» To do: Reproduce only this span: the line containing "back_panel()", the line containing "imported = [obj", and every line between them, all exactly as given.
____
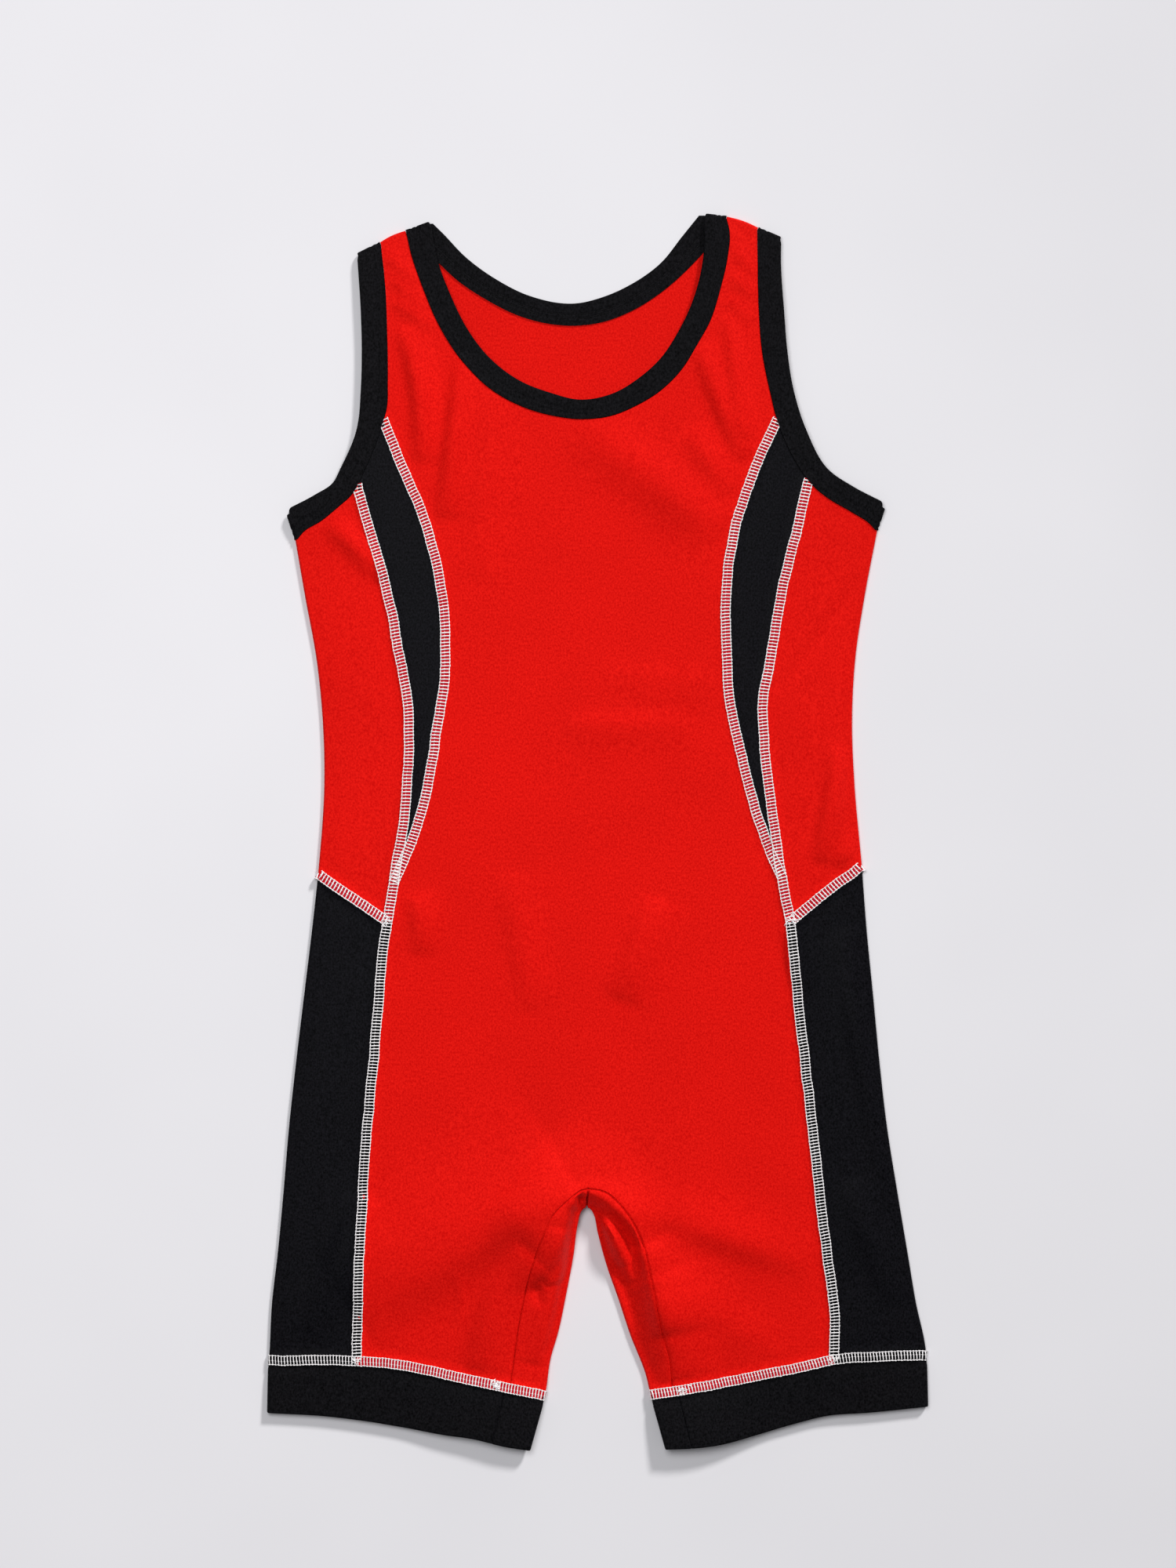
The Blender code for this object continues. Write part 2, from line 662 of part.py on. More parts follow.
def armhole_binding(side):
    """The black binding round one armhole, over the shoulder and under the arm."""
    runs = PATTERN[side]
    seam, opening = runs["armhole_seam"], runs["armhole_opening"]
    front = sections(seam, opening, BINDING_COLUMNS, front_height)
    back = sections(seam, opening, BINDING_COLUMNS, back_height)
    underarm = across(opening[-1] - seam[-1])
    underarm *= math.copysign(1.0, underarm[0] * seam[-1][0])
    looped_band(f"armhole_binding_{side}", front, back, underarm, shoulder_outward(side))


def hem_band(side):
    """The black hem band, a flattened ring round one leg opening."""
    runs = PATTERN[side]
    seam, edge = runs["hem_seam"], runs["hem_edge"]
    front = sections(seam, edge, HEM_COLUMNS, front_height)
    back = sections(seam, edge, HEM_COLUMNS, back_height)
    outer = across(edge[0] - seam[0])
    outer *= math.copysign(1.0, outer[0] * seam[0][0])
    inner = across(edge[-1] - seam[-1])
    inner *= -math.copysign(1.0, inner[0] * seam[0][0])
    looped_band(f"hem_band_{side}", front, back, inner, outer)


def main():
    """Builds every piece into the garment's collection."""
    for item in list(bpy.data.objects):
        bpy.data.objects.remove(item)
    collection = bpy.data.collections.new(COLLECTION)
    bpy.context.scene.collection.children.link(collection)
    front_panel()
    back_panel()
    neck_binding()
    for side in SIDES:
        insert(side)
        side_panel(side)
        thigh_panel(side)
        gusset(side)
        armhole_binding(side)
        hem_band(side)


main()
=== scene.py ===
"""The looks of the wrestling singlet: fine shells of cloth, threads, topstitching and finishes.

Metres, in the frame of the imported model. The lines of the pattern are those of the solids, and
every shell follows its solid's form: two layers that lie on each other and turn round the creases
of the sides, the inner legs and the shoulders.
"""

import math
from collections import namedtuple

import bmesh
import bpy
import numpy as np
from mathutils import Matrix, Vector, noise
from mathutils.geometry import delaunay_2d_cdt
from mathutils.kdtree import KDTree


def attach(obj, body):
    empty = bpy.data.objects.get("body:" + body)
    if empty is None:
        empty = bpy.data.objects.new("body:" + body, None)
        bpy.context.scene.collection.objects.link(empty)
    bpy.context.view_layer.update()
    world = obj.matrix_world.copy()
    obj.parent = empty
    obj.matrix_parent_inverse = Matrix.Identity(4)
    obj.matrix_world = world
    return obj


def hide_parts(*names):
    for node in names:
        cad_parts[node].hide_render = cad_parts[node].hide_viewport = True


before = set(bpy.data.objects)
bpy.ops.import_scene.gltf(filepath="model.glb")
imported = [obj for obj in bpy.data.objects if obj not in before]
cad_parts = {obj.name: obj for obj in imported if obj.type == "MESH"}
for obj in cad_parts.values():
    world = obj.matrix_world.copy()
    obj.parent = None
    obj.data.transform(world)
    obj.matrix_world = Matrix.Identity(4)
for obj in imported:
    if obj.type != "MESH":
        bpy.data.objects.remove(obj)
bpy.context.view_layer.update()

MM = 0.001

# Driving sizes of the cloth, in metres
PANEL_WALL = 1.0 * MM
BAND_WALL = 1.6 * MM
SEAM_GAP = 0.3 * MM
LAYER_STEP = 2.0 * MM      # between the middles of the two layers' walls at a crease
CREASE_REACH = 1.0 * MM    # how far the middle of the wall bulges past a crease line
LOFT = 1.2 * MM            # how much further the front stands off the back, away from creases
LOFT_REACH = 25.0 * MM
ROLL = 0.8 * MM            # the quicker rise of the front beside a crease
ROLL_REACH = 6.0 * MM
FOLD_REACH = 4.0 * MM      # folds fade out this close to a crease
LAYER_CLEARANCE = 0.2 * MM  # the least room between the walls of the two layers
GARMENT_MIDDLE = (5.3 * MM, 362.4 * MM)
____
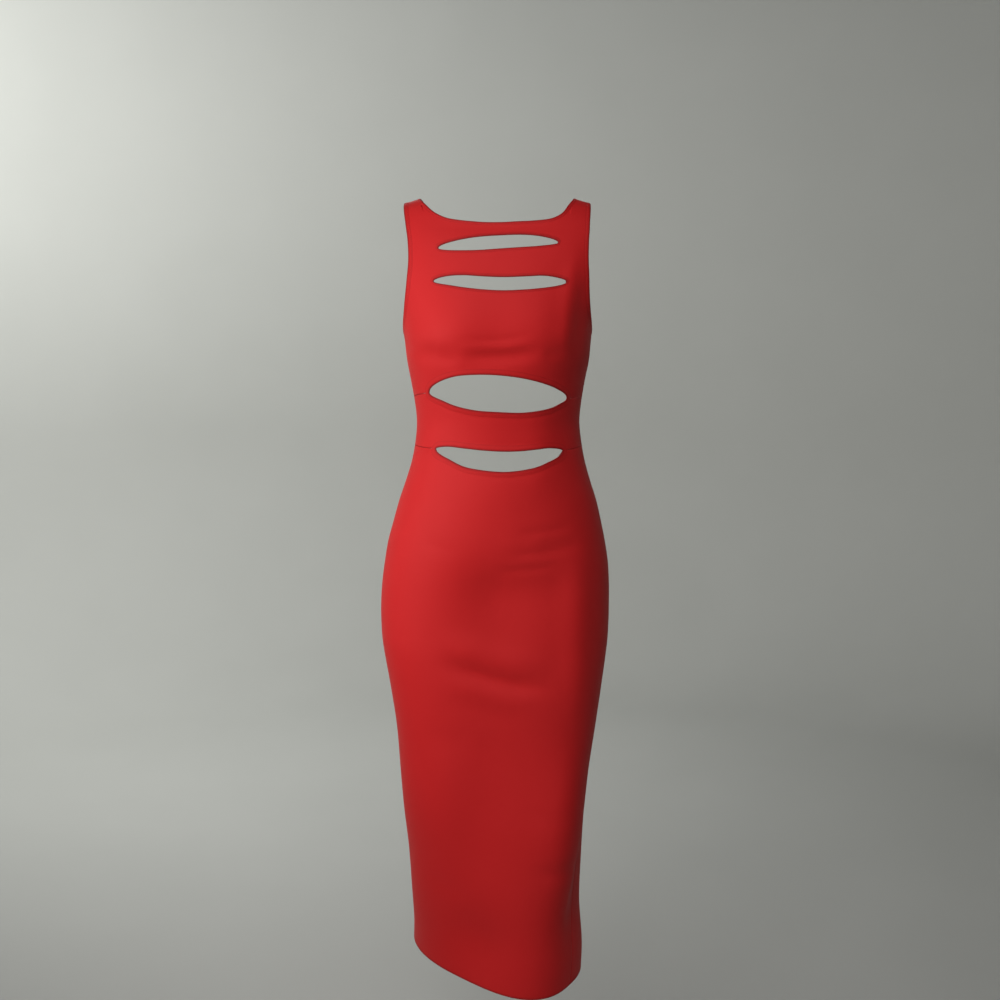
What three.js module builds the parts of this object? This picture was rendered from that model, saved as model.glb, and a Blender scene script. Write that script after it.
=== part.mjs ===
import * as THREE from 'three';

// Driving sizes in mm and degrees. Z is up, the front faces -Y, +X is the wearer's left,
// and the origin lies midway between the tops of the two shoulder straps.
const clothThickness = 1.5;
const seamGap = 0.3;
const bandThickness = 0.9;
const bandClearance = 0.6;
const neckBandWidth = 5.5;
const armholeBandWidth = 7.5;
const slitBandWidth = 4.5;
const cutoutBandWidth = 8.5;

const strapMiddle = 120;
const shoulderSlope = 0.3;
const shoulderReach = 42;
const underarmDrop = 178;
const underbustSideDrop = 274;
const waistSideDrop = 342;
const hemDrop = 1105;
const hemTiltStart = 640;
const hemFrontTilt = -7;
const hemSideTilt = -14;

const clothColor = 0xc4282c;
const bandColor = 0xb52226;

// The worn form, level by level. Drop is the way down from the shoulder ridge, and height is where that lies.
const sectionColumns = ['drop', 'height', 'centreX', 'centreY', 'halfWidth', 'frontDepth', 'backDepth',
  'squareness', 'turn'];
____
» Solution to the problem:
    back_panel()
    neck_binding()
    for side in SIDES:
        insert(side)
        side_panel(side)
        thigh_panel(side)
        gusset(side)
        armhole_binding(side)
        hem_band(side)


main()
=== scene.py ===
"""The looks of the wrestling singlet: fine shells of cloth, threads, topstitching and finishes.

Metres, in the frame of the imported model. The lines of the pattern are those of the solids, and
every shell follows its solid's form: two layers that lie on each other and turn round the creases
of the sides, the inner legs and the shoulders.
"""

import math
from collections import namedtuple

import bmesh
import bpy
import numpy as np
from mathutils import Matrix, Vector, noise
from mathutils.geometry import delaunay_2d_cdt
from mathutils.kdtree import KDTree


def attach(obj, body):
    empty = bpy.data.objects.get("body:" + body)
    if empty is None:
        empty = bpy.data.objects.new("body:" + body, None)
        bpy.context.scene.collection.objects.link(empty)
    bpy.context.view_layer.update()
    world = obj.matrix_world.copy()
    obj.parent = empty
    obj.matrix_parent_inverse = Matrix.Identity(4)
    obj.matrix_world = world
    return obj


def hide_parts(*names):
    for node in names:
        cad_parts[node].hide_render = cad_parts[node].hide_viewport = True


before = set(bpy.data.objects)
bpy.ops.import_scene.gltf(filepath="model.glb")
imported = [obj for obj in bpy.data.objects if obj not in before]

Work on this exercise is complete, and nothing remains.